The result is someone who cares deeply but keeps that caring at arm's length. The ISFJ's extraverted feeling reads other people with warmth and accuracy. The Type 2 wants to be the person others lean on. But the dismissive-avoidant wiring says: do not let them lean on you in return. Do not let anyone get close enough to see what you actually need. This person gives love through action while quietly refusing to receive it.
How It Manifests
In daily life, dismissive-avoidant attachment reshapes the ISFJ Type 2's caregiving into something controlled and one-directional. The ISFJ still remembers birthdays, still shows up when someone is sick, still handles the practical details of caring. The Type 2 still feels the pull to be needed. But the attachment pattern adds a wall behind the warmth. This person gives but does not open. They help but do not ask for help. They are present in everyone else's life but strangely absent from their own.
The contradiction shows up most clearly when someone tries to care for them. The ISFJ's extraverted feeling can receive appreciation gracefully on the surface. But the dismissive-avoidant wiring treats being cared for as a threat. Accepting help means admitting need, and admitting need means losing the independence that feels like survival. So they deflect. They say they are fine. They change the subject. The Type 2's entire identity is built on giving, and the attachment style makes receiving feel like failure.
The Pattern
Fear in this combination hides behind competence. The ISFJ's introverted sensing tracks potential problems before they arrive. The Type 2 stays busy solving other people's issues. The dismissive-avoidant attachment uses all of this activity as a shield. As long as they are helping, they do not have to face the fear underneath: that if they ever stopped being useful and let someone truly see them, that person would not stay.

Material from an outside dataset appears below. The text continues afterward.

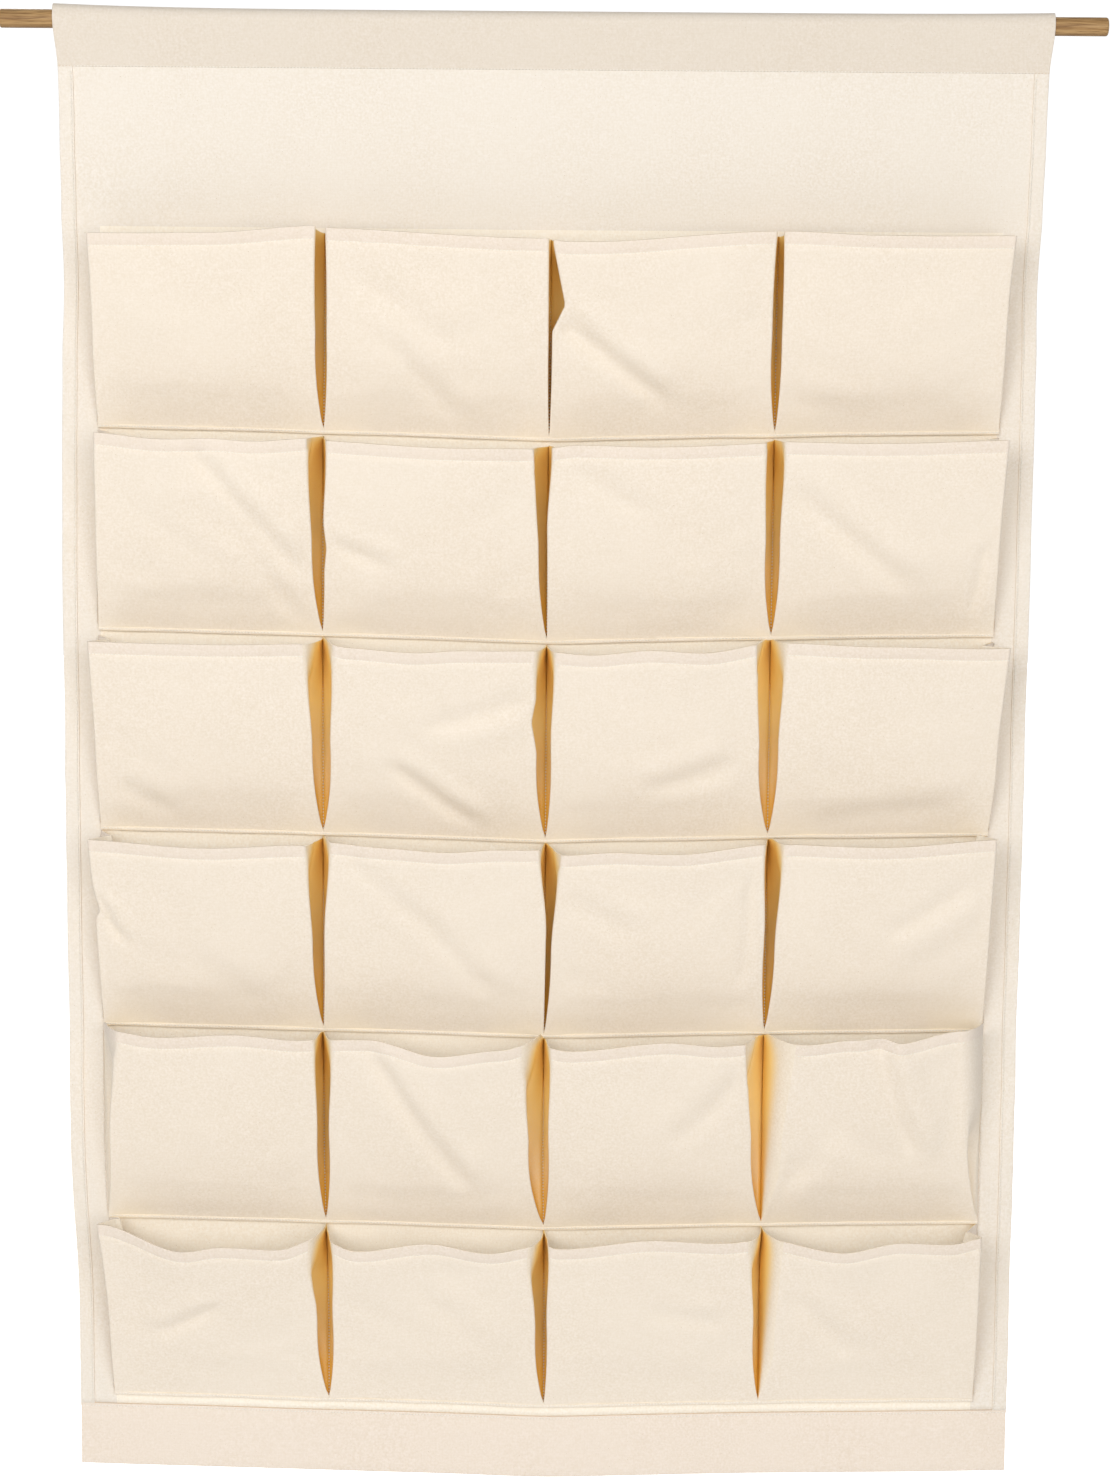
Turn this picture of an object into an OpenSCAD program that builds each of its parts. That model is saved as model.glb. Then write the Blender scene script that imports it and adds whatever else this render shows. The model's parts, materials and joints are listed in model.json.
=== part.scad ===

The fear is not obvious because this person never shows it. They do not cling or panic or ask for reassurance. Instead, fear looks like overwork. It looks like staying late to finish someone else's project. It looks like volunteering for every thankless task. The ISFJ's sense of duty provides the excuse, the Type 2 engine provides the motivation, and the dismissive-avoidant pattern makes sure the fear never gets named. The loop runs quietly: stay busy, stay useful, stay safe.
In Relationships
In close relationships, this fear creates a pattern where the ISFJ Type 2 does everything for the partner while letting the partner do almost nothing in return. The extraverted feeling makes them warm and attentive. The Type 2 makes them generous. But the dismissive-avoidant attachment blocks the circuit from completing. They give love but cannot receive it. Partners feel a wall that they cannot name or locate.
The fear is that if the partner truly knew how much this person needs, the partner would see them as weak and pull away. So the ISFJ Type 2 preempts that by never showing need at all. Partners often feel confused: this person is so caring, so attentive, yet somehow unavailable. The relationship feels lopsided, like a door that only opens one way. The most important thing a partner can do is not push past the wall but prove, through small and steady acts, that showing need is safe here.
Growth Path
From the Enneagram: Type 2 growth moves toward Type 4, which brings honest awareness of your own inner world. The work is learning that having needs does not make you weak or burdensome. The ISFJ already knows how to care for others with precision and warmth. Growth means turning that same care inward and admitting that you deserve the kind of attention you give everyone else.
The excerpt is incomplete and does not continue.